Ce que la Corée du Nord craint le plus, ce ne sont pas les Etats-Unis, mais la Chine. Jusqu’ici, la Chine s’est opposée à l’arrêt total des livraisons à la Corée du Nord de pétrole brut, mais si Pékin devait le décider, Pyongyang serait contraint de changer sa politique. Il y a déjà eu du changement côté chinois ces derniers mois : la Chine a accepté de limiter le nombre de travailleurs nord-coréens accueillis sur son sol et de diminuer, pour la première fois, ses exportations de pétrole à son voisin. Mais comme la Chine et la Corée du Nord ont longtemps été alliées et que beaucoup de Chinois ont payé de leur vie durant la guerre de Corée, Pékin ne peut pas abandonner Pyongyang d’un seul coup. Il y a un changement, mais il est lent et graduel.

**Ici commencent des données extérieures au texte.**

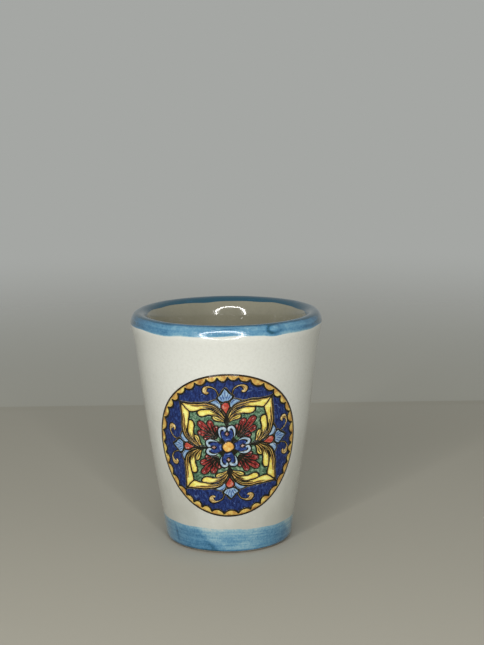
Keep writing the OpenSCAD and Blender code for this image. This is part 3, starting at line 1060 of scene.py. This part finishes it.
def paint_border():
    """The dark ring, the cobalt ground, and the gold lobes with their brush line."""
    patch(ring, circle(rosette_r + 0.08), 0.04, 0.01, grid=0.9, reach=0.4, free=True)
    patch(ground, circle(cusp_r), 0.05, 0.01, grid=0.8, free=True)
    count = BORDER_LOBES * LOBE_POINTS
    inner = circle(1, count) * lobed_radius(np.arange(count) * math.tau / count)[:, None]
    band(gold_border, inner, circle(rosette_r - RING_WIDTH, count), 0.09, 0.05)

    def line_width(t):
        return 0.5 + 0.3 * abs(lobe_phase(t * math.tau)[0]) ** 3

    stroke(black, inner, line_width, 0.08, 0.04, step=0.1, closed=True, free=True)


def paint_flecks():
    """Thin lighter brush flecks that follow the border round the cobalt ground."""
    dice = np.random.default_rng(7)
    for _ in range(FLECKS):
        radius, angle = dice.uniform(11.5, 17.0), dice.uniform(0, 360)
        length, lean = dice.uniform(0.4, 1.5), dice.uniform(-50, 50)
        width = dice.uniform(0.06, 0.15)
        line = turned(bezier((-length / 2, 0), (-0.1, 0.12), (0.1, 0.12), (length / 2, 0), 6), lean)
        stroke(flecks, turned(line + (0, radius), angle - 90), taper(width), 0.045, 0.012)


def paint_scrolls():
    """Eight gold scrolls with dark edges and a dark line inside the bulb."""
    def draw(place):
        inside = between(SCROLL, SCROLL + (-0.15, -0.15), 0.5, 0.55, 0.9)
        stroke(black, place(SCROLL), lambda t: scroll_width(t) + 0.5, 0.06, 0.03)
        stroke(scrolls, place(SCROLL), scroll_width, 0.09, 0.05)
        stroke(black, place(inside), taper(0.16), 0.13, 0.02)
    mirrored_quarters(draw)


def paint_leaves():
    """The green field, and on its corners the yellow leaves of three tongues each."""
    corner = join(LEAF_INSIDE, LEAF_INSIDE[::-1, ::-1])
    patch(field, np.vstack([turned(corner, -90 * k) for k in range(4)]), 0.065, 0.008, grid=0.5)

    def leaf(place):
        for shape in TONGUES:
            patch(leaves, place(shape), 0.1, 0.04, grid=0.22, reach=0.9)
        stroke(olive, place(LEAF_TOP + (-0.08, 0.3)), taper(0.2, 0.5, 0.5, 0.5), 0.06, 0.02)
        for layer, lines, ends, top, thick in ((ochre, SHADING, (0.4, 0.2, 0.35), 0.115, 0.03),
                                               (black, HATCHING, (0.3, 0.3, 0.5), 0.14, 0.06)):
            for tongue, share, start, stop, width in lines:
                line = between(*TONGUE_SIDES[tongue], share, start, stop)
                stroke(layer, place(line), taper(width, *ends), top, thick)
        for line, width, top, thick in LEAF_LINES:
            stroke(black, place(line), width, top, thick)

    def cusp_and_tip(place):
        stroke(black, place(LEAF_TIP), taper(0.42, 0.7, 0.9), 0.125, 0.05)
        patch(black, place(CUSP), 0.15, grid=0.2)

    mirrored_quarters(leaf)
    quarters(cusp_and_tip)


def paint_palmettes():
    """Four dark red palmettes of five lobes, each lobe with a vein and a pink painted highlight at its
    tip.
    """
    def draw(place):
        for tip, width in PALMETTE:
            tip = np.array(tip)
            shape = place(lobe_outline(PALMETTE_ROOT, tip, width))
            vein = PALMETTE_ROOT + np.linspace(0.12, 0.8, 8)[:, None] * (tip - PALMETTE_ROOT)
            patch(palmettes, shape, 0.1, 0.04, grid=0.2, reach=0.6)
            stroke(black, shape, lambda t: 0.08 + 0.28 * math.sin(math.pi * t), 0.11, 0.05, closed=True)
            stroke(black, place(vein), taper(0.5, 0.9, 0.2, 0.3), 0.13, 0.05)
            # A painted highlight: a pale pink glint on each lobe's tip.
            stroke(marks_and_glints, place([tip * 0.95, tip * 0.9]), taper(0.26, 0.5, 0.5), 0.15, 0.02)
        for tick in TICKS:
            stroke(black, place(tick), taper(0.16), 0.075, 0.015)
    quarters(draw)


def paint_flower():
    """The middle flower: four blue petals with pale curls and pink marks, and a yellow boss."""
    def petal(place):
        patch(petals, place(PETAL), 0.085, 0.03, grid=0.22)
        stroke(black, place(PETAL), steady(0.46), 0.095, 0.04, closed=True)
        stroke(black, place([(0, 5.3), (0, 4.7), (0, 3.9)]), taper(0.6, 0.9, 0.4, 0.3), 0.11, 0.03)
        stroke(black, place([(0, 2.8), (0, 3.5), (0, 4.3)]), taper(1.25, 0.4, 0.6, 0.5), 0.1, 0.02)
        stroke(flecks, place(PETAL_BASE), taper(0.24), 0.115, 0.015)
        stroke(marks_and_glints, place([(0.05, 3.1), (-0.05, 3.85)]), taper(0.36, 0.4, 0.6, 0.6), 0.13, 0.03)
        stroke(marks_and_glints, place([(-0.45, 3.5), (0, 3.3), (0.45, 3.5)]), taper(0.14, 0.5, 0.5), 0.13, 0.02)

    def curl(place):
        stroke(black, place(CURL), taper(1.4, 0.4, 0.8, 0.75), 0.105, 0.05)
        stroke(curls, place(CURL), taper(0.68, 0.12, 0.8, 0.85), 0.14, 0.07)

    quarters(petal)
    mirrored_quarters(curl)
    patch(black, circle(2.8, 48), 0.074, 0.005, grid=0.4)
    patch(black, circle(1.72, 48), 0.13, 0.02, grid=0.3)
    patch(boss, circle(1.34, 48), 0.17, 0.07, grid=0.25, reach=1.0)


def paint_buds():
    """Four pale buds, each with a red berry below it, with a painted pink highlight on its left, and a
    veined leaflet on both sides.
    """
    def bud(place):
        stroke(olive, place(BUD), steady(0.62), 0.055, 0.02, closed=True)
        patch(buds, place(BUD), 0.08, 0.04, grid=0.25)
        stroke(black, place(BUD), steady(0.42), 0.09, 0.04, closed=True)
        patch(berries, place(BERRY), 0.12, 0.05, grid=0.2, reach=0.8)
        stroke(black, place(BERRY), steady(0.4), 0.12, 0.04, closed=True)
        # A painted highlight: a pink streak on the berry's left side.
        stroke(marks_and_glints, place([(-0.45, 10.0), (-0.5, 10.6), (-0.3, 11.1)]), taper(0.24), 0.16, 0.02)
        stroke(veins, place([(0, 12.3), (0.04, 13.6), (0, 14.7)]), taper(0.22), 0.11, 0.015)

    def side(place):
        stroke(olive, place(LEAFLET), steady(0.54), 0.055, 0.02, closed=True)
        patch(leaflets, place(LEAFLET), 0.075, 0.04, grid=0.22)
        stroke(black, place(LEAFLET), steady(0.24), 0.085, 0.04, closed=True)
        for line, width, top in VEINS:
            stroke(veins, place(line), taper(width), top, 0.015)

    mirrored_quarters(side)
    quarters(bud)


paint_border()
paint_flecks()
paint_scrolls()
paint_leaves()
paint_palmettes()
paint_flower()
paint_buds()
for layer in LAYERS:
    layer.build()


# -------- the stage

def stage_paint(colour, fade_from=0.1, fade_to=0.62):
    """A plain pale sheet that fades into the room's light away from the cup. Distances in metres."""
    p = Paint(roughness=0.75, coat=0.0)
    soft = p.noise(p.solid(0.004), detail=2)
    p.colour(p.tint(colour, (0, 0, 0), soft, (0.3, 0), (0.7, 0.03)))
    away = p.node("VectorMath", {0: p.node("TexCoord").outputs["Object"]}, operation="LENGTH")
    fade = p.node("MapRange", {"Value": away.outputs["Value"], "From Min": fade_from, "From Max": fade_to},
                  interpolation_type="SMOOTHSTEP")
    clear = p.node("BsdfTransparent").outputs["BSDF"]
    both = p.node("MixShader", {0: fade.outputs["Result"], 1: p.surface.outputs["BSDF"], 2: clear})
    p.feed(both.outputs["Shader"], p.out.inputs["Surface"])
    return p.material


def stage_sheet(name, near, far, z, colour):
    """A flat sheet of the stage, between two distances behind the cup, in metres."""
    mesh = bpy.data.meshes.new(name)
    mesh.from_pydata([(-3, near, z), (3, near, z), (3, far, z), (-3, far, z)], [], [(0, 1, 2, 3)])
    mesh.materials.append(stage_paint(colour))
    placed(name, mesh)


# The far floor starts a little lower, which shows as a faint line behind the cup.
seam_y = 0.144
stage_sheet("floor", -3, seam_y, 0.0, (170, 166, 154))
stage_sheet("far_floor", seam_y, 6, -0.0015, (180, 178, 168))


def ring_light(centre, aim, radius, count, power):
    """Lamps in a circle that face the cup, as a ring light does, a little stronger on the left."""
    facing = (aim - centre).to_track_quat("-Z", "Y")
    for k in range(count):
        angle = math.tau * k / count
        lamp = bpy.data.lights.new("ring_lamp", "AREA")
        lamp.shape = "RECTANGLE"
        lamp.size = math.tau * radius / count * 1.04
        lamp.size_y = 0.02
        lamp.energy = power * (1 - 0.05 * math.cos(angle)) / count
        lamp.color = (1.0, 0.99, 0.965)
        held = placed("ring_lamp", lamp)
        held.location = centre + facing @ Vector((radius * math.cos(angle), radius * math.sin(angle), 0))
        held.rotation_mode = "QUATERNION"
        held.rotation_quaternion = facing @ Matrix.Rotation(angle + math.pi / 2, 3, "Z").to_quaternion()


camera_at = Vector((0.0, -0.3429, 0.1188))
camera_yaw, camera_pitch, camera_roll = 0.0117, 0.1793, 0.0109
ring_light(camera_at - Vector((0.04, 0, 0)), Vector((0, 0, cup_h / 2 * MM)), 0.15, 36, 2.0)

world = bpy.data.worlds.new("soft_room")
world.use_nodes = True
world.node_tree.nodes["Background"].inputs["Color"].default_value = rgb(165, 167, 164)
world.node_tree.nodes["Background"].inputs["Strength"].default_value = 1.0
bpy.context.scene.world = world
bpy.context.scene.view_settings.view_transform = "Standard"

camera = placed("camera", bpy.data.cameras.new("camera"))
camera.data.lens = 75.35
camera.data.sensor_width = 36
camera.data.clip_start, camera.data.clip_end = 0.01, 50
camera.location = camera_at
level = math.cos(camera_pitch)
look = Vector((math.sin(camera_yaw) * level, math.cos(camera_yaw) * level, -math.sin(camera_pitch)))
right = look.cross(Vector((0, 0, 1))).normalized()
up = right.cross(look)
tilted_right = right * math.cos(camera_roll) - up * math.sin(camera_roll)
tilted_up = right * math.sin(camera_roll) + up * math.cos(camera_roll)
camera.rotation_mode = "QUATERNION"
camera.rotation_quaternion = Matrix((tilted_right, tilted_up, -look)).transposed().to_quaternion()
bpy.context.scene.camera = camera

Certains considèrent que quelles que soient les pressions qu’exerce la Chine, la Corée du Nord n’abandonnera jamais la voie nucléaire, parce que Kim Jong-un la voit comme une assurance-vie pour ne pas finir comme Saddam Hussein et Mouammar Kadhafi. Considérez-vous, de votre côté, que le pétrole est de nature à le faire évoluer ?

Tout à fait. Le pays dépend principalement du charbon pour son énergie, mais l’armée, elle, est dépendante du pétrole. Parce qu’on ne fait pas voler des avions de combat et circuler des chars au charbon. Pour l’industrie, pour les usines, pour la population, c’est le charbon qui prévaut. Mais pour l’entraînement de l’armée, il faut absolument du pétrole. Si vous ne conduisez pas un véhicule durant des mois, que se passe-t-il ensuite ? Il ne roule plus. On estime que les réserves de pétrole de l’armée sont de seulement deux ou trois mois. La Corée du Nord n’a pas beaucoup de réserves, et si la Chine lui fermait les vannes, c’est l’armée qui serait le plus touché. Or, elle est une importante base de soutien pour Kim Jong-un. Si le mécontentement devait monter chez les généraux, leur loyauté à Kim Jong-un, et donc l’autorité du dirigeant, s’en trouveraient sérieusement affectées.